There is a clause in all of my software licenses that offers a refund, no questions asked. I am able to offer that clause in the faith that people will use it responsibly. If folks exercised it routinely on the theory "Hey, he lets me do it and that puts $30 in my pocket", I'd have to snip it or go out of business.
The extraordinarily lenient treatment of foreclosures, particularly in California, is also premised on them being rare events caused by black swans like personal financial catastrophe. If folks use them merely when they're net beneficial, the generous leniency afforded folks in personal catastrophe will not be extended next time.
Banks understand this. This is why, when they write contracts between each other, defaults do not result in "Oh, sure, keep the property for another twelve months and then mail the keys in and we're even stevens."
At first, I thought your argument was really compelling. But I think your analogy fails. You are implicitly equating taking a mortgage, not repaying it and continually living your home with buying your program, getting the refund, and continually using the program.

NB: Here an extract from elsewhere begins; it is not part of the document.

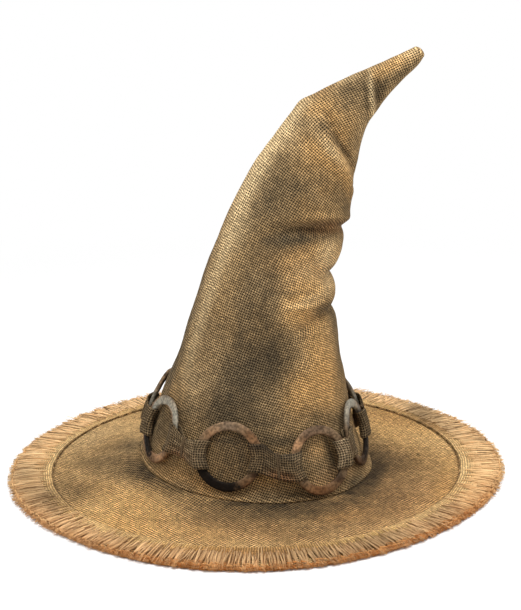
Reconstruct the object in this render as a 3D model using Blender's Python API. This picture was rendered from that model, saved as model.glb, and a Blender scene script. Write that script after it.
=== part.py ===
"""Scarecrow hat of stained burlap: a tall bent cone, sewn to a wide flat brim.

A frayed trim is sewn round the brim's edge, and a band of metal rings, joined by folded cloth links,
goes round the cone. Units are metres, +Z is up, and the origin is on the ground under the middle of
the brim. The wearer faces -Y. A turn is an angle round the hat from there towards +X, in degrees.
"""
import math
from collections import namedtuple

import bmesh
import bpy
from mathutils import Vector
from mathutils.bvhtree import BVHTree

MM = 0.001
GAP = 0.3 * MM  # between pieces that touch
SHARP_DEGREES = 40  # an edge that turns by more than this is shaded sharp

# Brim: a cloth ring that lies flat near its rim and rises to the seam with the crown
BRIM_HOLE_RADIUS = 102 * MM
SEAM_RADIUS = 108 * MM  # the brim follows the crown's lower edge as far as this
BRIM_REST_RADIUS = 202 * MM  # from here outwards the brim lies on the ground
BRIM_RADIUS = 217.5 * MM
BRIM_WALL = 2.4 * MM
BRIM_STATIONS = 64
SEAM_HEIGHT = 11.1 * MM  # height of the seam's middle
SEAM_SLOPE_X = -0.0745  # the seam is lower on the wearer's left
SEAM_SLOPE_Y = 0.020  # and a little lower in front
BRIM_WAVE = 0.12  # height of its waves, as a share of how far the brim rises there
BRIM_WAVES = 3
RIM_LOBE = 2.4 * MM  # the rim reaches further along X and Y, and less between them

BrimRow = namedtuple("BrimRow", "radius share")  # share of the way up from the rim to the seam
BRIM_ROWS = (
    BrimRow(BRIM_HOLE_RADIUS, 1.00),
    BrimRow(SEAM_RADIUS, 1.00),
    BrimRow(122 * MM, 0.62),
    BrimRow(145 * MM, 0.34),
    BrimRow(175 * MM, 0.12),
    BrimRow(BRIM_REST_RADIUS, 0.00),
    BrimRow(BRIM_RADIUS, 0.00),
)

# Frayed cut edge of the brim, just outside its rim
EDGE_RADIUS = 222.5 * MM
EDGE_HEIGHT = 3.6 * MM
EDGE_TUFT = 1.3 * MM  # tufts stand out and fall back by this
EDGE_TUFTS = BRIM_STATIONS // 2

# Trim sewn on the brim: a woven strip, frayed into locks from the fold outwards
TRIM_RADIUS = 186 * MM
TRIM_FRAY_RADIUS = 205 * MM
TRIM_WALL = 1.5 * MM
LOCK_COUNT = 48
LOCK_RADIUS = 222.5 * MM
LOCK_WANDER = 1.2 * MM  # longest and shortest locks differ from the mean by this
LOCK_NOTCH_RADIUS = 213 * MM
LOCK_CREST = 0.5 * MM  # each lock is thicker than the strip by this
LOCK_END_WALL = 0.6  # share of the lock's wall that is left at its end
LOCK_CORNERS = (-0.30, 0.15)  # where a lock's end starts and stops, as shares of its width
LOCK_NOTCH = 0.48  # where the notch beside it is

# Crown: each section runs from the left to the right outline, seen from the front, in millimetres.
# Half depth is its reach to the front and back, and nod is how far its back is lifted.
CROWN_WALL = 2.0 * MM
CROWN_COLUMNS = 32
Section = namedtuple("Section", "left_x left_z right_x right_z half_depth nod")
CROWN_SECTIONS = (
    Section(-106.0, 19.0, 106.0, 3.2, 106.0, 2.1),
    Section(-100.5, 28.5, 99.0, 13.5, 99.5, 2.0),
    Section(-95.5, 42.5, 93.5, 30.0, 94.5, 1.5),
    Section(-89.5, 60.0, 88.5, 51.0, 89.5, 1.0),
    Section(-79.0, 87.0, 83.5, 78.0, 81.5, 0.0),
    Section(-67.0, 115.0, 79.0, 104.0, 72.5, 0.0),
    Section(-54.5, 153.0, 75.8, 138.0, 63.0, 0.0),
    Section(-41.0, 190.0, 72.5, 170.0, 55.5, 0.0),
    Section(-27.0, 225.0, 76.5, 202.0, 49.5, 0.0),
    Section(-10.0, 260.0, 85.5, 230.0, 43.5, 0.0),
    Section(8.0, 291.0, 90.0, 258.0, 38.0, 0.0),
    Section(26.0, 315.0, 94.0, 282.0, 32.0, 0.0),
    Section(44.5, 337.0, 98.0, 302.0, 26.5, 0.0),
    Section(64.0, 348.5, 104.0, 317.5, 21.0, 0.0),
    Section(84.0, 357.5, 112.5, 330.0, 17.0, 0.0),
    Section(103.0, 365.5, 122.0, 343.5, 13.2, 0.0),
    Section(121.0, 373.5, 135.0, 357.3, 10.2, 0.0),
    Section(136.0, 380.0, 147.0, 368.0, 7.8, 0.0),
    Section(143.5, 383.5, 151.8, 374.5, 5.8, 0.0),
)
TIP_REACH = 3.0 * MM  # the rounded end beyond the last section
TIP_STEP = 0.2  # of a section, to find which way the tip points
TIP_WALL = 2 * CROWN_WALL  # the cloth is bunched in the tip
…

If you could remove the users ability to use the software when you refunded them $30, like the mortgage lender can when the homeowner stops living in it, you'd probably still be in business even with your clause.
On the other hand, if all of your users bought your software, thought it sucked and never used it again, and then got their refund, well, you should probably be out of business.
The OP's situation is not analogous. He is not free riding.
Edit: On the other hand, the year's worth of free rent before being evicted is to me a bit morally shady.
But he does get to stay in the house (for a year), because of the implicit assumption that knocking him out on his hindquarters when he stops paying would be discompassionate in the face of the catastrophe which caused his default.
As an aside: I do a functional-limited trial rather than a time-limited trial precisely because 100% of the use of the software for 48 hours satisfies the need for 95% of my customers. "First year free" would wreck my business pretty comprehensively if folks took advantage of it.
Him getting to stay in the house for a year is due to the lengthy foreclosure process, a legal artifact, not due to any compassion on the bank's part.
I'm confused why you're using the word "compassion" at all, and coaching your argument in terms of how "compassionate" banks will be in their terms next time around.
Banks exist to make money, the terms they offer are a balance of how much risk they are willing to take, how much return they can earn, government regulation, and competition.
The OP does not owe the banks anything other than the terms of his contract, and the terms say that if he doesn't pay his mortgage he'll lose his house.
A foreclosed house still has value and can be resold. The bank also retains all the mortgage payments made prior to foreclosure.
They can only lose their hat on a foreclosure if the home was overvalued. It's their responsibility to assess the property. I don't see why they get let off the social hook for playing fast and loose, yet we're expected to hold the lendee's feet to the fire for doing the same.
> "the generous leniency afforded folks in personal catastrophe will not be extended next time."
What generous leniency from the other party? What leniency exists are legal/regulatory terms known to the bank before they signed the contract. If those terms increased their risk, it would be naive to assume they didn't increase their rates to cover the difference.
Further, don't misunderstand the huge glut of shadow inventory for compassion. The banks are simply dragging their feet to avoid admitting their losses.
You clearly have no idea what you're talking about.
First of all, the "extraordinarily lenient" treatment is nothing like lenient if you happen to have a second mortgage, which was pretty common during the crisis.
Second, banks can and do write contracts like that and have defaulted on them by returning the collateral and forfeiting their investment. There are tons of examples of banks doing just this that two seconds with google would have found for you.
Third, this punishment of banks by foreclosure is exactly the point. Socially, we do not want banks making loans that will not most likely be repaid; that's what leads to financial crises as we are currently experiencing with negative knockon effects expected to (optimistically) hinder the economy for 10 years.
Fourth, the banks were asked by the government, and by good conscience, to make a fair deal with homeowners. The government is subsidizing taking the loss on the mortgage and reducing the principle to something reflecting reality. For various reasons, banks are choosing not do to this. Foreclosure is the proper response.
The extraordinarily lenient treatment of foreclosures, particularly in California, is also premised on them being rare events caused by black swans like personal financial catastrophe. If folks use them merely when they're net beneficial, the generous leniency afforded folks in personal catastrophe will not be extended next time.
Banks understand this. This is why, when they write contracts between each other, defaults do not result in "Oh, sure, keep the property for another twelve months and then mail the keys in and we're even stevens."